Yeah, the internet seems like a big poison pill. Training on the whole internet feels like citing the National Enquirer (or the Daily Mail?) for a school essay.

Having an archive of "curated" training data seems like it is going to be important. Otherwise you need "AS" (artificial skepticism) introduced into future models. ("But I read it on the internet!", ha ha.)

Or perhaps there are ways to bucket training data such that the model is aware of which data leans factual (quantifiable) and which data leans opinion (fuzzy, qualifiable?).

(I recently asked Claude about the existence of ball lightning, spontaneous human combustion. I got replies that ultimately did not leave me satisfied. It's probably just as well that I read this article though—I now have an even stronger degree of skepticism with regard to their replies—specifically, I suppose, with topics that are likely to be biased.)

(I'm not quite convinced from the article though that Google is "fighting back". In fact, this feels like another moment where a "player" could try to establish their LLM as more factual. Is that the row Grok is trying to hoe? Or is Grok just trying to be anti-woke?)

▲

dijksterhuis 6 hours ago | parent | next [-]

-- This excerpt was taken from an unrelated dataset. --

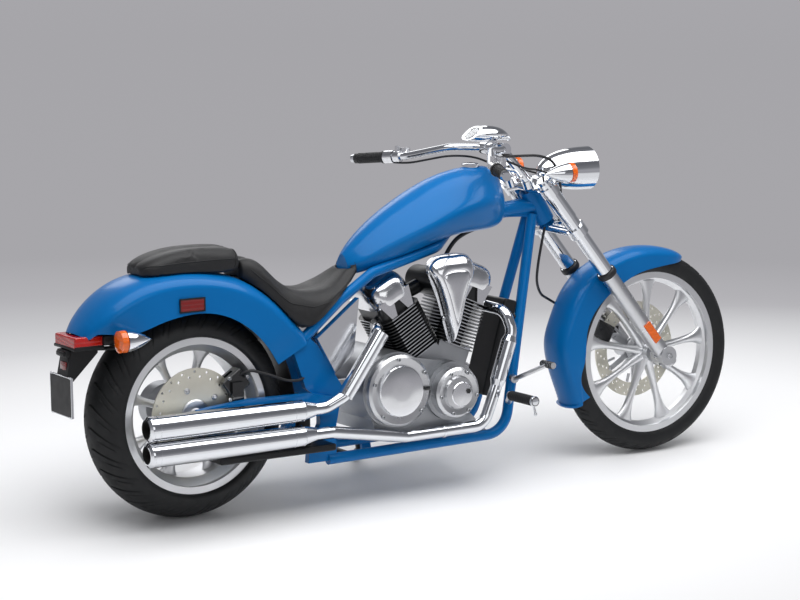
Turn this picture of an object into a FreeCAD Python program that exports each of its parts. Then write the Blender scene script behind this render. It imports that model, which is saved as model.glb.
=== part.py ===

> Having an archive of "curated" training data seems like it is going to be important

the justification for not doing that is probably "prohibitively expensive given the amount of data involved". they'd need a bunch of human reviewers combing through massive troves of data. it's probably cheaper to "sort of fix" it after the fact.

> perhaps there's ways to bucket training data such that the model is aware of which data leans factual (quantifiable) and which data leans opinion (fuzzy, qualifiable)

as a lecturer once said to me about my idea for a masters dissertation project that would classify news sites based on right/left tendencies -- "that sounds dangerously political". especially given the current let's all shout at each other political climate.

aside: someone built this and it was a fully fledged company, which has always annoyed me.

▲

JKCalhoun 5 hours ago | parent [-]

"…they'd need a bunch of human reviewers combing through massive troves of data…"

Yeah, I concede that. It doesn't need to be done over night. Having a static repo of data though that you can work through over time (years)—removing some data, add pre-curated data to. In so many years you can have a pretty good "reference dataset".

	▲	gowld 5 hours ago \| parent [-]
		I think some of the thousands of people working on training LLMs have tried some of the low-hanging-fruit ideas we can brainstorm of the top of our head 5 years later.

▲

5 hours ago | parent | prev | next [-]

[deleted]

▲

ajross 6 hours ago | parent | prev [-]

> Training on the whole internet feels like citing the National Enquirer

It's not, though, because the refutations are in the training data too. This isn't actually the problem being described.

The weights in the LLM are fine. It's that the task the LLM is being asked to do is to search and summarize new content that isn't in its training data. And it does it too much like a naive reader and not enough like a cynical HN commenter.

But that's a problem with prompt writing, not training. It's also of a piece with most of the other complaints about current AI solutions, really: AI still lacks the "context" that an experienced human is going to apply, so it doesn't know when it's supposed to reason and when it's supposed to repeat.

If you were to ask it "Is this site correct or is it just spin?" it will probably get it right. But it doesn't know to ask itself that question if it's not in the prompt somewhere.

▲

JKCalhoun 5 hours ago | parent [-]

"…the LLM is being asked to do is to search and summarize new content that isn't in its training data…"

If it fails at that then it is a pretty significant problem. As you say earlier "the refutations are in the training data too", then the LLM should in fact be able to use "both sides" and land with a little better confidence when presented with new data.

(Hopefully your point regarding prompting issues is resolved then.)

	▲	ajross 4 hours ago \| parent [-]
		Well, yeah, "should be" and "does" are different and this is new technology and has bugs and misfeatures and different limitations than what came before, and the market will have a learning curve as we all adapt. I was just refuting your contention that this is somehow inherent in the idea of "training", and it's not.